DISCUSSION QUESTIONS
  1. Early in Funny Girl, before recording Barbara (and Jim) for Comedy Playhouse, Sophie Straw says of the show, “I don’t want it to go out into the world . . . I want to stay like we were” (see page 107). What is Sophie trying to preserve? What is she afraid of losing?

  2. There are some in the book who are irritated by Barbara (and Jim)’s popularity (Edith Maxwell-Bishop and Vernon Whitfield, for example) and who seem to believe that entertainment should be more traditional and less bawdy. Whitfield also says of the show’s audience, “I love ordinary people individually. It’s ordinary people en masse that trouble me” (page 207). Does the narrator take a stand on this sentiment? How is it conveyed?

  3. On page 150, a reviewer for The Times writes: “The very existence of Barbara (and Jim) indicates the birth of a modern Britain, one prepared to acknowledge that its citizens are as sex-obsessed as our neighbors across the Channel . . .” In what other ways does Funny Girl illustrate Britain’s transition from the austere 1950s to the Swinging ’60s? From the ’60s to the 2010s?

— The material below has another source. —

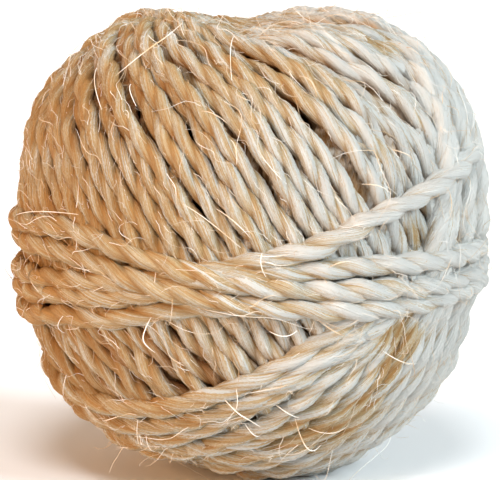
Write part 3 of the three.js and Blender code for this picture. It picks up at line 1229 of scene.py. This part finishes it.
@dataclass
class BallOfTwine:
    """The whole ball: its turns in winding order, made into pieces.

    Attributes:
        form: the ball's outer form.
        twine: the twine's sizes.
        seed: seed of everything that is left to chance.
        stray_radius: radius of the long stray fibres.
    """

    form: BallForm = field(default_factory=BallForm)
    twine: Twine = field(default_factory=Twine)
    seed: int = 11
    stray_radius: float = 0.11

    def __post_init__(self) -> None:
        """Prepares the source of chance, the node trees and the finishes."""
        self.rng = np.random.default_rng(self.seed)
        self.plies, self.hairs, self.strays = PlyTree(), HairTree(), StrayTree()
        self.finish = SisalFinish().material(self.form)
        self.hair_finish = HairFinish().material()

    def under_turns(self) -> list[Turn]:
        """Plans the turns below the surface, of which the first three cross both poles.

        Returns:
            The turns.
        """
        turns = [Turn.in_plane(Layer.UNDER, azimuth, 0.0) for azimuth in (-80.0, -77.0, -74.0)]
        for azimuth in np.arange(-96.0, 117.0, 4.1):
            elevation = 12.0 + self.rng.normal() * 3.0
            turns.append(Turn.in_plane(Layer.UNDER, azimuth, elevation, self.rng.normal()))
        return turns

    def top_turns(self) -> list[Turn]:
        """Plans the turns that close the top, from the back left to the front right.

        Returns:
            The turns.
        """
        return [Turn.in_plane(Layer.TOP, 68.0 + self.rng.normal() * 2.0, 0.0, offset)
                for offset in np.arange(-24.0, 30.5, 2.95)]

    def main_turns(self) -> list[Turn]:
        """Plans the main layer, whose turns lean to the left at the front.

        Returns:
            The turns.
        """
        azimuths = (-104.0, -65.0, -25.0, 0.0, 25.0, 45.0, 62.0, 77.0, 112.0)
        elevations = (43.0, 40.0, 36.0, 35.0, 32.0, 28.0, 27.0, 25.0, 22.0)
        pitch = 5.0
        turns = []
        order = np.append(np.arange(112.0, 43.0, -pitch), np.arange(-104.0, 43.0, pitch))
        for azimuth in order:
            azimuth += self.rng.normal() * 0.35
            elevation = np.interp(azimuth, azimuths, elevations) + self.rng.normal() * 0.4
            turn = replace(Turn.in_plane(Layer.MAIN, azimuth, elevation), thickness=0.93)
            over = float(np.interp(azimuth, (-70.0, -25.0, 45.0, 60.0), (0.0, 0.22, 0.22, 0.05)))
            turns.append(turn.carried(over, 0.1))
        return turns

    def slanted_turns(self) -> list[Turn]:
        """Plans the turns that slant up to the right, below the waist and at the right edge.

        Returns:
            The turns.
        """
        # Azimuth and elevation of each steep turn's normal, then its highest latitude.
        steep = ((76.0, 3.0, 48.0), (67.0, 3.0, 46.0), (58.0, 1.0, 42.0),
                 (53.0, -3.0, 34.0), (50.0, -8.0, 25.0), (48.0, -13.4, 16.0))
        # Three stops of each low turn, then the azimuth from which it shows.
        low = (((-92.0, -60.0), (-61.0, -42.0), (-50.5, -11.0), -110.0),
               ((-102.9, -55.8), (-68.1, -43.4), (-54.2, -12.7), -120.0),
               ((-109.0, -50.9), (-75.5, -40.3), (-56.4, -16.1), -130.0),
               ((-135.0, -56.0), (-86.0, -40.5), (-57.0, -15.0), -150.0),
               ((-155.6, -53.8), (-99.3, -40.0), (-57.7, -13.5), -176.0),
               ((-149.0, -44.4), (-105.0, -38.5), (-63.0, -14.3), -176.0),
               ((-150.1, -37.1), (-103.8, -32.6), (-65.8, -12.9), -176.0))
        turns = [replace(Turn.in_plane(Layer.SLANTED, azimuth, elevation, press=-0.3),
                         shown=(azimuth - 145.0, azimuth - 35.0, ALL_LATITUDES[0], top),
                         thickness=1.12) for azimuth, elevation, top in steep]
        return turns + [replace(Turn.through(Layer.SLANTED, stops, press=-0.3),
                                shown=(first, 20.0, -70.0, -5.0), thickness=1.06)
                        for *stops, first in low]

    def belt_turns(self) -> list[Turn]:
        """Plans the last turns: the lowest, the climbing, the crossing, the lower and the upper.

        Returns:
            The turns.
        """
        lowest = ((-150, -14.1), (-127, -13.3), (-106, -9.1), (-60, -7.4), (0, -7.4), (60, -10),
                  (130, -13))
        climbing = ((-153, -5.6), (-119, -3.4), (-90, 2.0), (-75, 5.6), (-60, 11.9), (-40, 18.0),
                    (-10, 26.0), (40, 29), (100, 14), (155, -4))
        crossing = ((-148, -9.0), (-121, -6.8), (-96, -1.2), (-60, 0.4), (-20, 0.0), (40, 1),
                    (100, -8), (155, -9.5))
        lower = ((-160, 2.6), (-132, 0.6), (-104, -5.9), (-80, -9.0), (-20, -8.9), (40, -7),
                 (100, -4), (155, 0.5))
        upper = ((-164, 6.6), (-140, 7.4), (-118, 3.1), (-92, -2.6), (-60, -5.3), (-20, -5.4),
                 (40, -3), (100, 1), (155, 4))
        # Stops of each turn, its press, and the azimuths between which it shows.
        plan = ((lowest, -0.4, (-210.0, -90.0)), (climbing, 0.0, (-215.0, -26.0)),
                (crossing, -0.2, (-205.0, -10.0)), (lower, -0.1, ALL_ROUND),
                (upper, -0.1, ALL_ROUND))
        return [replace(Turn.round_stops(Layer.BELT, stops, press),
                        shown=(*azimuths, *ALL_LATITUDES), thickness=1.1)
                for stops, press, azimuths in plan]

    def wind(self) -> Winding:
        """Lays every turn in order.

        Returns:
            The finished winding.
        """
        winding = Winding(self.form, self.twine)
        for turn in self.under_turns() + self.top_turns():
            winding.lay(turn.wobble(0.25, self.rng))
        for turn in self.main_turns():
            winding.lay(turn.wobble(0.2, self.rng))
        winding.level()
        for turn in self.slanted_turns() + self.belt_turns():
            winding.lay(turn.wobble(0.12, self.rng))
        return winding

    def build(self) -> list[bpy.types.Object]:
        """Winds the ball and makes its pieces.

        Returns:
            The pieces.
        """
        winding = self.wind()
        groups = {layer: [turn for turn in winding.turns if turn.layer is layer] for layer in Layer}
        main, step = groups[Layer.MAIN], self.twine.step
        half = len(main) // 2
        # Name of each piece, its turns, the points round its twine and the step along it.
        plan = (("under_turns", groups[Layer.UNDER], 8, 2.2),
                ("top_turns", groups[Layer.TOP], 12, 1.1),
                ("main_turns_left", main[:half], 16, step),
                ("main_turns_right", main[half:], 16, step),
                ("slanted_turns", groups[Layer.SLANTED], 16, step),
                ("belt_turns", groups[Layer.BELT], 20, 0.7))
        twine = [self.spin(name, winding, turns, sides, step) for name, turns, sides, step in plan]
        hairs = [self.grow(piece, kind, number) for kind in Hairs
                 for number, piece in enumerate(twine[1:])]
        return twine + hairs + [self.stray_fibres()]

    def spin(self, name: str, winding: Winding, turns: list[Turn], sides: int,
             step: float) -> bpy.types.Object:
        """Makes one piece of twine from some of the turns.

        The points' radius hands the tree the twine's size, and their tilt its depth.

        Args:
            name: the piece's name.
            winding: the finished winding.
            turns: the turns to include.
            sides: points round the twine's outline.
            step: distance between two sections.

        Returns:
            The dressed piece.
        """
        paths = bpy.data.curves.new(f"{name}_paths", "CURVE")
        paths.dimensions = "3D"
        for turn in turns:
            points, depth = winding.axis_points(turn)
            length = np.linalg.norm(points - np.roll(points, 1, axis=0), axis=1).sum()
            count = int(length / step)
            place = np.linspace(0, len(depth), count, endpoint=False)
            depths = np.interp(place, np.arange(len(depth) + 1), np.append(depth, depth[0]))
            thick = turn.thickness * (1 + 0.05 * loop_noise(count, (3, 8, 17, 29, 41), self.rng))
            path = add_path(paths, "POLY", even_loop(points, count))
            path.use_cyclic_u = True
            path.points.foreach_set("radius", thick)
            path.points.foreach_set("tilt", depths)
        return made_piece(name, paths, self.plies, {
            "Lay": self.twine.lay * MM, "Ply radius": self.twine.ply_radius * MM,
            "Ply spread": self.twine.ply_spread * MM, "Sides": sides,
            "Ball middle": tuple(self.form.middle() * MM), "Ruffle": self.twine.ruffle * MM,
            "Material": self.finish})

    def grow(self, piece: bpy.types.Object, kind: Hairs, number: int) -> bpy.types.Object:
        """Grows loose fibres from a piece of twine.

        Args:
            piece: the twine they grow from.
            kind: which kind of loose fibre.
            number: a number that sets its seed apart.

        Returns:
            The dressed piece.
        """
        size = kind.value
        return made_piece(f"{piece.name}_{kind.name.lower()}", piece.data, self.hairs, {
            "Density": size.per_area, "Shortest": size.shortest * MM, "Longest": size.longest * MM,
            "Thickness": size.radius * MM, "Lift": size.lift, "Stray": size.stray,
            "Curl": size.curl, "Sections": size.sections,
            "Ball middle": tuple(self.form.middle() * MM),
            "Seed": self.seed * 100 + size.first_seed + number, "Material": self.hair_finish})

    def stray_fibres(self) -> bpy.types.Object:
        """Makes the long stray fibres that stand off the front one by one.

        Returns:
            The dressed piece.
        """
        least, arch, chance = 0.5, 2.2, 0.8
        paths = bpy.data.curves.new("stray_paths", "CURVE")
        paths.dimensions = "3D"
        for stops in STRAYS:
            units = np.array([unit_direction(*stop) for stop in stops])
            share = np.linspace(0, 1, len(stops))
            lift = least + arch * np.sin(np.pi * share) + self.rng.uniform(0, chance)
            points = units * (self.form.radius(units) + lift)[:, None] + self.form.middle()
            path = add_path(paths, "NURBS", points)
            path.order_u = 3
            path.use_endpoint_u = True
            path.resolution_u = 6
        return made_piece("stray_fibres", paths, self.strays, {
            "Thickness": self.stray_radius * MM, "Material": self.hair_finish})


@dataclass(frozen=True)
class Studio:
    """The floor, the soft lights and the camera, in metres.

    Attributes:
        distance: from the camera to the ball's middle.
        elevation: the camera's height angle.
        lens: focal length.
        sensor: width of the camera's sensor.
        aim: how far beside the ball's middle the camera looks.
        lights: name of each light, where it comes from, its strength, its spread and colour.
        sky: colour of the surroundings.
        sky_strength: their strength.
        pale: how pale the floor is.
        half_floor: half the floor's width.
    """

    distance: float = 0.6
    elevation: float = 8.0
    lens: float = 238.0
    sensor: float = 36.0
    aim: tuple[float, float, float] = (-0.00027, 0.0, -0.00020)
    lights: tuple[tuple[str, tuple[float, float, float], float, float, Colour], ...] = (
        ("left", (-0.8, -0.55, 0.28), 3.0, 30.0, (1.0, 0.54, 0.24)),
        ("right", (0.8, -0.5, 0.58), 3.5, 28.0, (0.80, 0.93, 1.0)),
        ("key", (-0.05, -0.6, 0.9), 1.9, 20.0, (0.97, 0.98, 1.0)),
    )
    sky: Colour = (1.0, 0.95, 0.89)
    sky_strength: float = 0.34
    pale: float = 0.9
    half_floor: float = 3.0

    def build(self, middle: np.ndarray) -> None:
        """Makes the camera, the lights and the floor.

        Args:
            middle: the ball's middle.
        """
        bpy.context.scene.view_settings.view_transform = "Standard"
        self._camera(Vector(middle) + Vector(self.aim))
        self._floor()
        self._world()
        for name, origin, power, spread, colour in self.lights:
            data = bpy.data.lights.new(name, "SUN")
            data.energy = power
            data.angle = math.radians(spread)
            data.color = colour
            light = linked(name, data)
            light.rotation_euler = (-Vector(origin)).to_track_quat("-Z", "Y").to_euler()

    def _camera(self, target: Vector) -> None:
        """Points the camera at the target from the front.

        Args:
            target: what it looks at.
        """
        data = bpy.data.cameras.new("camera")
        data.lens = self.lens
        data.sensor_width = self.sensor
        camera = linked("camera", data)
        up = math.radians(self.elevation)
        camera.location = target + self.distance * Vector((0.0, -math.cos(up), math.sin(up)))
        camera.rotation_euler = (target - camera.location).to_track_quat("-Z", "Y").to_euler()
        bpy.context.scene.camera = camera

    def _floor(self) -> None:
        """Adds the plain pale floor."""
        half = self.half_floor
        mesh = bpy.data.meshes.new("floor")
        mesh.from_pydata([(-half, -half, 0), (half, -half, 0), (half, half, 0), (-half, half, 0)],
                         [], [(0, 1, 2, 3)])
        floor = linked("floor", mesh)
        colour = (self.pale, self.pale, self.pale, 1.0)
        mesh.materials.append(ShaderMaker("pale_floor").surface(Base_Color=colour, Roughness=0.9))

    def _world(self) -> None:
        """Sets the even pale surroundings."""
        world = bpy.data.worlds.new("surroundings")
        world.use_nodes = True
        background = world.node_tree.nodes["Background"]
        background.inputs["Color"].default_value = (*self.sky, 1.0)
        background.inputs["Strength"].default_value = self.sky_strength
        bpy.context.scene.world = world


def write_sizes() -> None:
    """Brings the view layer up to date."""
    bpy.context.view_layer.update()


def main() -> None:
    """Builds the studio and the ball, and reports each piece."""
    logging.basicConfig(level=logging.INFO)
    ball = BallOfTwine()
    Studio().build(ball.form.middle() * MM)
    for piece in ball.build():
        triangles = sum(len(polygon.vertices) - 2 for polygon in piece.data.polygons)
        LOG.info("%s: %d triangles", piece.name, triangles)
    write_sizes()


if __name__ == "__main__":
    main()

  4. What do you make of the inclusion of real historical evidence (photographs, cartoons, and images of the 1960s) alongside fictional text? Does it blur the line between fact and fiction?

  5. At the launch party for Bill Gardiner’s book, Diary of a Soho Boy, Tony Holmes does not feel jealous toward his colleague’s success but does feel jealous upon seeing a “beautiful young colored girl” (see page 368) and wonders, Why didn’t he know any young, colored women? What does this tell us about both Bill and Tony and about the milieu of Britain at the time?

  6. Much of Funny Girl’s energy lies in the bantering dialogue between characters. How do these exchanges allow the characters to define themselves in ways the narrator cannot? For example, Sophie’s agent, Brian Debenham, is repeatedly telling young women, “I’m a happily married man” (see page 48, for example). What other character traits can we glean from such dialogue?

  7. On page 208, when Dennis Maxwell-Bishop and Vernon Whitfield appear on Pipe Smoke to argue over the current state of entertainment, Whitfield says, “But . . . where are we going with all of this? The BBC is full of horse-racing and variety shows and pop groups who look and sounds like cavemen. What will it look like in ten years’ time? Fifty? You’re already making jokes about lavatories and God knows what. How long before you people decide it’s all right to show people taking a shit, so long as some hyena in the audience thinks it’s hysterical?” How does his argument address not just the fictional plot but entertainment as we know it today? Is Funny Girl a defense of lighthearted entertainment?

  8. A recurring question the characters face while producing Barbara (and Jim) is whether comedy can be intelligent. How is this addressed throughout Funny Girl? How would you respond to the question?

  9. Sophie quietly struggles with feeling that she is relevant to the world of comedy. She’s disappointed when she meets Lucille Ball—her idol—after it becomes clear Lucy hasn’t seen Barbara (and Jim). But when Sophie and the team meet the Prime Minister, she is heartened that the “invitation was official acknowledgment that they mattered” (page 288), despite realizing the Prime Minister doesn’t watch the show either. Why do you think Sophie feels this way?

  10. Funny Girl is told through the voice of an omniscient narrator. Why do you think Nick Hornby chose to narrate the book this way? How might it read differently if it had been told in the first person—say, if it had been told by Sophie?

  11. As a “quick-witted, unpretentious, high-spirited, funny, curvy, clever, beautiful blonde” (page 257), Sophie might strike some readers as almost too good to be true. Is she? How does Hornby address this anomaly?

  12. What dawning realization allows Sophie’s anger toward her mother, Gloria Balderstone, to soften? What does this tell us about Sophie? What does this tell us about the eras from which these two women came?

  13. How do both the imaginary sitcom Barbara (and Jim) and the novel Funny Girl deal with issues of sex and class in Britain?

  14. How does the relationship between Tony and Bill change over the course of Funny Girl?

  15. The narrator tells us that, as an older woman, Sophie thinks that entertainment has “taken over the world, and she wasn’t sure that the world was a better place for it” (page 442). Do you agree with her assessment? Why or why not?

  16. Funny Girl captures the excitement of youthful success and of burgeoning talent, but it also considers what it’s like once that excitement fades. How would you describe the mood at the end of the book as Barbara (and Jim)’s glory days inevitably pass?

  17. What do you imagine Sophie did with the teapot in the opening scene of Barbara and Jim—The Reunion! to get them “off and running” (page 452)?